** GIVEN INSTRUCTION **
Your task is to repeat the listing exactly.
--- begin GIVEN INFORMATION ---
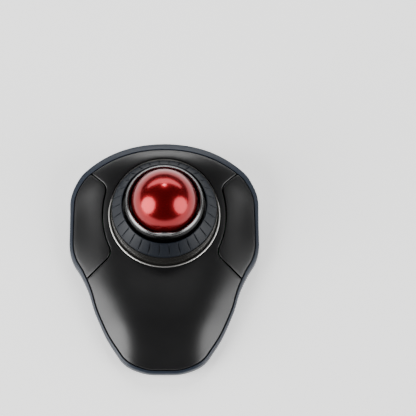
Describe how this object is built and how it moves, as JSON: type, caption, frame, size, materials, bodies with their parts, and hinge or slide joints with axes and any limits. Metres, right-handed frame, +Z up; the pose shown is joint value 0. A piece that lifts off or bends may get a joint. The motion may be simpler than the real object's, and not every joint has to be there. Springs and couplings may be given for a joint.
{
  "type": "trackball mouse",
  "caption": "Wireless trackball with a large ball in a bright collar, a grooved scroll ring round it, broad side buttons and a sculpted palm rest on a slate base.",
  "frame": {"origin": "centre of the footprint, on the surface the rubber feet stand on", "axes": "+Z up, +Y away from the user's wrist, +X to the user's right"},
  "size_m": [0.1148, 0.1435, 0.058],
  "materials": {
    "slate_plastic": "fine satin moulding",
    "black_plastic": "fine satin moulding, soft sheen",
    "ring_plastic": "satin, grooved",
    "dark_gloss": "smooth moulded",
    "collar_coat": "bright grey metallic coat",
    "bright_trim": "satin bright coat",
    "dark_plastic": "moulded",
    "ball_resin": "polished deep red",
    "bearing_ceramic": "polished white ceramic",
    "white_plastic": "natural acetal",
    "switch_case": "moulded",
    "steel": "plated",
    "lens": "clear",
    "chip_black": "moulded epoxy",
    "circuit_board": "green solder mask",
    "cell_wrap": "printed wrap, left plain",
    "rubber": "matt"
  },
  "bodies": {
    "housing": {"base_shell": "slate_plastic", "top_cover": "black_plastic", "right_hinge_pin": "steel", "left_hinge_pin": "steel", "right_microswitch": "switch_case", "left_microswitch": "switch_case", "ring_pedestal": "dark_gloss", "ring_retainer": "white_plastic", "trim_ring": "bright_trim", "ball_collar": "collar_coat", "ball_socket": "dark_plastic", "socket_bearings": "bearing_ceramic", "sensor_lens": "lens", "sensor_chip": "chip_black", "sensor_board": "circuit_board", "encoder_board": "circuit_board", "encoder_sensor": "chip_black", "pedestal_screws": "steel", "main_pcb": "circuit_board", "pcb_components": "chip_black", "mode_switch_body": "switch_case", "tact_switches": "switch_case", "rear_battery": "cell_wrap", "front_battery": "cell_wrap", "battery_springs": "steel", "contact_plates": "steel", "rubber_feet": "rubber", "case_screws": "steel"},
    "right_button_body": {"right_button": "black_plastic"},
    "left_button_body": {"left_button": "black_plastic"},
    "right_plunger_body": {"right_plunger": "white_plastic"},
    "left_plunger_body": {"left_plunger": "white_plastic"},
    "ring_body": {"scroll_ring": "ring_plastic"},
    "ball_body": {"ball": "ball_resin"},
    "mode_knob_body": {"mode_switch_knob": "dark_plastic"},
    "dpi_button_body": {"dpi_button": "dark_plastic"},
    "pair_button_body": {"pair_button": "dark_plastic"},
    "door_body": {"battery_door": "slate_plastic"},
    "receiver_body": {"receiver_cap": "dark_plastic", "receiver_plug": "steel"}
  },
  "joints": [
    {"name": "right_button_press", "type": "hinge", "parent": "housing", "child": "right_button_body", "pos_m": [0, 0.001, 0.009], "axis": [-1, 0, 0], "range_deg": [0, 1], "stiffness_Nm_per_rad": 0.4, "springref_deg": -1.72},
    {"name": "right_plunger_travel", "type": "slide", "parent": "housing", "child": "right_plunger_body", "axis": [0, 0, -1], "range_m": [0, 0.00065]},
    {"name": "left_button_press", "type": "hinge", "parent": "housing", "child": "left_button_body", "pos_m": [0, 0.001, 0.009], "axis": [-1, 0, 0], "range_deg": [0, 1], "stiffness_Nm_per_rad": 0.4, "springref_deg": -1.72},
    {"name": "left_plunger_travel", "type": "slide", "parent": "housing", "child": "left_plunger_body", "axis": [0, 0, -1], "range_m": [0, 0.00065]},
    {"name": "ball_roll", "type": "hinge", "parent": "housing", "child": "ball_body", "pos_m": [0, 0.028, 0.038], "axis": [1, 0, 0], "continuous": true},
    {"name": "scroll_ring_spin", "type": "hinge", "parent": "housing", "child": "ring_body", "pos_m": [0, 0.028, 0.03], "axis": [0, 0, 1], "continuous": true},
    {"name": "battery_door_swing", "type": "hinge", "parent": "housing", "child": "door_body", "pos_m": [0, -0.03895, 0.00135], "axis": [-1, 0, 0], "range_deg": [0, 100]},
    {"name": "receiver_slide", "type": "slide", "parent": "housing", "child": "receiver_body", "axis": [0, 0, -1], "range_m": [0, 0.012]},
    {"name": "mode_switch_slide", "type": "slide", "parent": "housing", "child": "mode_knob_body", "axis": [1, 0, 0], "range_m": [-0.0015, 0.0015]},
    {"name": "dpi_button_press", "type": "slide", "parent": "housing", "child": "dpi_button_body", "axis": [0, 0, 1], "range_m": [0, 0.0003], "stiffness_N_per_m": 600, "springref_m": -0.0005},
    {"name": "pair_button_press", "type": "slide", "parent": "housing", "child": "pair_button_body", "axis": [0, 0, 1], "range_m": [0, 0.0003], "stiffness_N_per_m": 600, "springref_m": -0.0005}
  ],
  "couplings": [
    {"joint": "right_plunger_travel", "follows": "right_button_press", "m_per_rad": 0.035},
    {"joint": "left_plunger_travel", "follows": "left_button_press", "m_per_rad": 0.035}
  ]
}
--- end GIVEN INFORMATION ---
** EXERCISE RESULT **
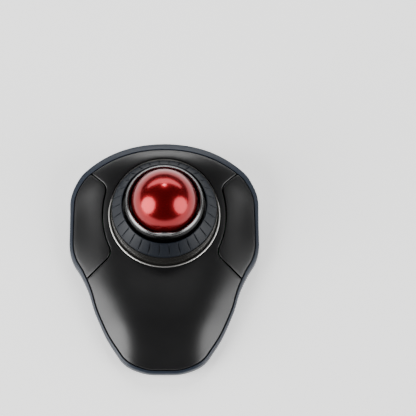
Describe how this object is built and how it moves, as JSON: type, caption, frame, size, materials, bodies with their parts, and hinge or slide joints with axes and any limits. Metres, right-handed frame, +Z up; the pose shown is joint value 0. A piece that lifts off or bends may get a joint. The motion may be simpler than the real object's, and not every joint has to be there. Springs and couplings may be given for a joint.
{
  "type": "trackball mouse",
  "caption": "Wireless trackball with a large ball in a bright collar, a grooved scroll ring round it, broad side buttons and a sculpted palm rest on a slate base.",
  "frame": {"origin": "centre of the footprint, on the surface the rubber feet stand on", "axes": "+Z up, +Y away from the user's wrist, +X to the user's right"},
  "size_m": [0.1148, 0.1435, 0.058],
  "materials": {
    "slate_plastic": "fine satin moulding",
    "black_plastic": "fine satin moulding, soft sheen",
    "ring_plastic": "satin, grooved",
    "dark_gloss": "smooth moulded",
    "collar_coat": "bright grey metallic coat",
    "bright_trim": "satin bright coat",
    "dark_plastic": "moulded",
    "ball_resin": "polished deep red",
    "bearing_ceramic": "polished white ceramic",
    "white_plastic": "natural acetal",
    "switch_case": "moulded",
    "steel": "plated",
    "lens": "clear",
    "chip_black": "moulded epoxy",
    "circuit_board": "green solder mask",
    "cell_wrap": "printed wrap, left plain",
    "rubber": "matt"
  },
  "bodies": {
    "housing": {"base_shell": "slate_plastic", "top_cover": "black_plastic", "right_hinge_pin": "steel", "left_hinge_pin": "steel", "right_microswitch": "switch_case", "left_microswitch": "switch_case", "ring_pedestal": "dark_gloss", "ring_retainer": "white_plastic", "trim_ring": "bright_trim", "ball_collar": "collar_coat", "ball_socket": "dark_plastic", "socket_bearings": "bearing_ceramic", "sensor_lens": "lens", "sensor_chip": "chip_black", "sensor_board": "circuit_board", "encoder_board": "circuit_board", "encoder_sensor": "chip_black", "pedestal_screws": "steel", "main_pcb": "circuit_board", "pcb_components": "chip_black", "mode_switch_body": "switch_case", "tact_switches": "switch_case", "rear_battery": "cell_wrap", "front_battery": "cell_wrap", "battery_springs": "steel", "contact_plates": "steel", "rubber_feet": "rubber", "case_screws": "steel"},
    "right_button_body": {"right_button": "black_plastic"},
    "left_button_body": {"left_button": "black_plastic"},
    "right_plunger_body": {"right_plunger": "white_plastic"},
    "left_plunger_body": {"left_plunger": "white_plastic"},
    "ring_body": {"scroll_ring": "ring_plastic"},
    "ball_body": {"ball": "ball_resin"},
    "mode_knob_body": {"mode_switch_knob": "dark_plastic"},
    "dpi_button_body": {"dpi_button": "dark_plastic"},
    "pair_button_body": {"pair_button": "dark_plastic"},
    "door_body": {"battery_door": "slate_plastic"},
    "receiver_body": {"receiver_cap": "dark_plastic", "receiver_plug": "steel"}
  },
  "joints": [
    {"name": "right_button_press", "type": "hinge", "parent": "housing", "child": "right_button_body", "pos_m": [0, 0.001, 0.009], "axis": [-1, 0, 0], "range_deg": [0, 1], "stiffness_Nm_per_rad": 0.4, "springref_deg": -1.72},
    {"name": "right_plunger_travel", "type": "slide", "parent": "housing", "child": "right_plunger_body", "axis": [0, 0, -1], "range_m": [0, 0.00065]},
    {"name": "left_button_press", "type": "hinge", "parent": "housing", "child": "left_button_body", "pos_m": [0, 0.001, 0.009], "axis": [-1, 0, 0], "range_deg": [0, 1], "stiffness_Nm_per_rad": 0.4, "springref_deg": -1.72},
    {"name": "left_plunger_travel", "type": "slide", "parent": "housing", "child": "left_plunger_body", "axis": [0, 0, -1], "range_m": [0, 0.00065]},
    {"name": "ball_roll", "type": "hinge", "parent": "housing", "child": "ball_body", "pos_m": [0, 0.028, 0.038], "axis": [1, 0, 0], "continuous": true},
    {"name": "scroll_ring_spin", "type": "hinge", "parent": "housing", "child": "ring_body", "pos_m": [0, 0.028, 0.03], "axis": [0, 0, 1], "continuous": true},
    {"name": "battery_door_swing", "type": "hinge", "parent": "housing", "child": "door_body", "pos_m": [0, -0.03895, 0.00135], "axis": [-1, 0, 0], "range_deg": [0, 100]},
    {"name": "receiver_slide", "type": "slide", "parent": "housing", "child": "receiver_body", "axis": [0, 0, -1], "range_m": [0, 0.012]},
    {"name": "mode_switch_slide", "type": "slide", "parent": "housing", "child": "mode_knob_body", "axis": [1, 0, 0], "range_m": [-0.0015, 0.0015]},
    {"name": "dpi_button_press", "type": "slide", "parent": "housing", "child": "dpi_button_body", "axis": [0, 0, 1], "range_m": [0, 0.0003], "stiffness_N_per_m": 600, "springref_m": -0.0005},
    {"name": "pair_button_press", "type": "slide", "parent": "housing", "child": "pair_button_body", "axis": [0, 0, 1], "range_m": [0, 0.0003], "stiffness_N_per_m": 600, "springref_m": -0.0005}
  ],
  "couplings": [
    {"joint": "right_plunger_travel", "follows": "right_button_press", "m_per_rad": 0.035},
    {"joint": "left_plunger_travel", "follows": "left_button_press", "m_per_rad": 0.035}
  ]
}